I can’t recommend this game to the easily dizzied, because it just keeps getting twistier than this.
Iggy’s Reckin’ Balls should not be written off as a kids game, mascot game, or any other genres that were often so reviled back when this game came out. Beneath the cute pastiche lies one of the most challenging, satisfying, and well-designed games I’ve yet played. Nebulus was certainly no cakewalk either, so this game carries the torch well. Thankfully, the smoothness and intuitiveness of the game’s control mechanics and play style is never a primary obstacle to your success. You may end up not wanting to play through this whole game, but likely only because there’s such an enormous amount of content. As such, even if you only play a third of the game, you’ll still be getting far more than your money’s worth out of this one. A strong recommend to anyone who likes racing and/or platformers, and one of my strongest overall recommends to date.
Literally balls | Rancid Balls | Pretty Balls | Slightly Balls | Average | Semi-remarkable Balls | Better than Balls | Balls Deluxe | Tight as not-Balls | Reckin’-Balls!
Reckin’: Tons of content, great gameplay, incredibly challenging.
Drekin’: Lacks polish, can occasionally get a little too chaotic.

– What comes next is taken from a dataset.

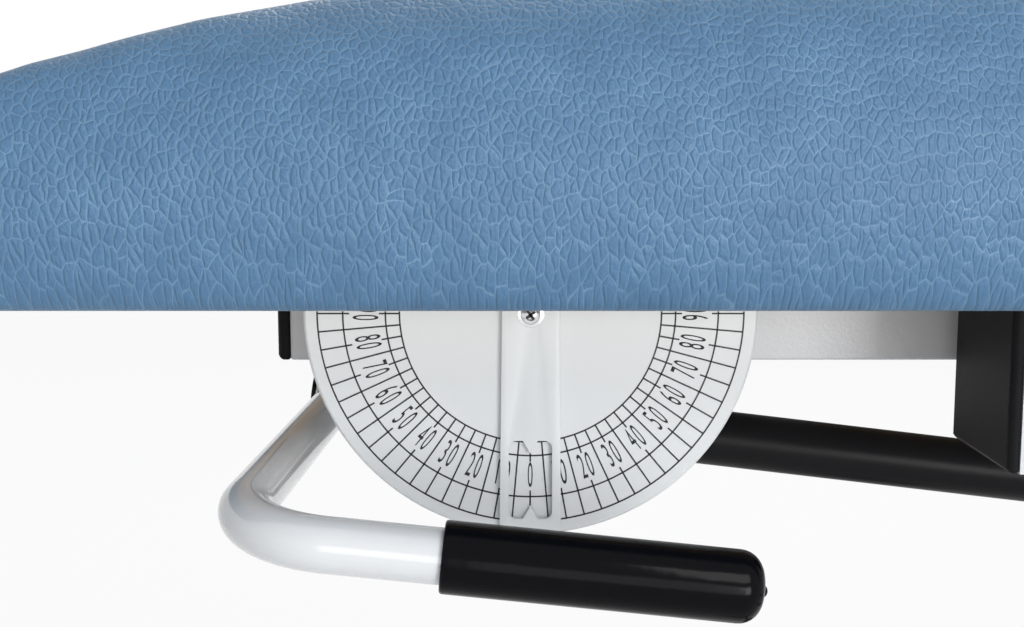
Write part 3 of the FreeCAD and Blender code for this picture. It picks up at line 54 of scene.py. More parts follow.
def build_coat_skin():
    """Shared skin of coated, moulded and plated pieces: cloudy tone and gloss, fine peel."""
    tree = bpy.data.node_groups.new("coat_skin", "ShaderNodeTree")
    for name, kind, start in (("Vector", "NodeSocketVector", None),
                              ("Colour", "NodeSocketColor", (0.8, 0.8, 0.8, 1)),
                              ("Tone", "NodeSocketFloat", 0.04),
                              ("Roughness", "NodeSocketFloat", 0.4),
                              ("Spread", "NodeSocketFloat", 0.1),
                              ("Grain", "NodeSocketFloat", 700.0)):
        socket = tree.interface.new_socket(name, in_out="INPUT", socket_type=kind)
        if start is not None:
            socket.default_value = start
    for name, kind in (("Colour", "NodeSocketColor"), ("Roughness", "NodeSocketFloat"),
                       ("Height", "NodeSocketFloat")):
        tree.interface.new_socket(name, in_out="OUTPUT", socket_type=kind)
    given = tree.nodes.new("NodeGroupInput")
    out = tree.nodes.new("NodeGroupOutput")
    clouds = tree.nodes.new("ShaderNodeTexNoise")
    clouds.inputs["Scale"].default_value = 7.0
    clouds.inputs["Detail"].default_value = 4.0
    peel = tree.nodes.new("ShaderNodeTexNoise")
    peel.inputs["Detail"].default_value = 2.0
    lift = math_step(tree, "SUBTRACT")
    lift.inputs[1].default_value = 0.5
    tone = math_step(tree, "MULTIPLY_ADD")
    tone.inputs[2].default_value = 1.0
    shade = tree.nodes.new("ShaderNodeHueSaturation")
    gloss = math_step(tree, "MULTIPLY_ADD")
    link = tree.links.new
    link(given.outputs["Vector"], clouds.inputs["Vector"])
    link(given.outputs["Vector"], peel.inputs["Vector"])
    link(given.outputs["Grain"], peel.inputs["Scale"])
    link(clouds.outputs["Fac"], lift.inputs[0])
    link(lift.outputs[0], tone.inputs[0])
    link(given.outputs["Tone"], tone.inputs[1])
    link(tone.outputs[0], shade.inputs["Value"])
    link(given.outputs["Colour"], shade.inputs["Color"])
    link(lift.outputs[0], gloss.inputs[0])
    link(given.outputs["Spread"], gloss.inputs[1])
    link(given.outputs["Roughness"], gloss.inputs[2])
    link(shade.outputs["Color"], out.inputs["Colour"])
    link(gloss.outputs[0], out.inputs["Roughness"])
    link(peel.outputs["Fac"], out.inputs["Height"])
    return tree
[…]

It may have one of the worst game titles ever, even among ones involving balls such as Ballz: Director’s Cut for the 3DO. But it’s a thin mask that hides this game’s genuine charm, fun, and challenge. I can’t recommend this one as a must buy no matter what your taste in games is, but I can absolutely recommend it as a must try for any game fan. A remake or homage of some kind would be a perfect small Steam or PSN/XBLA title. But even if that day ever comes, it’ll have a hard time beating Iggy and his Stooges in their original form.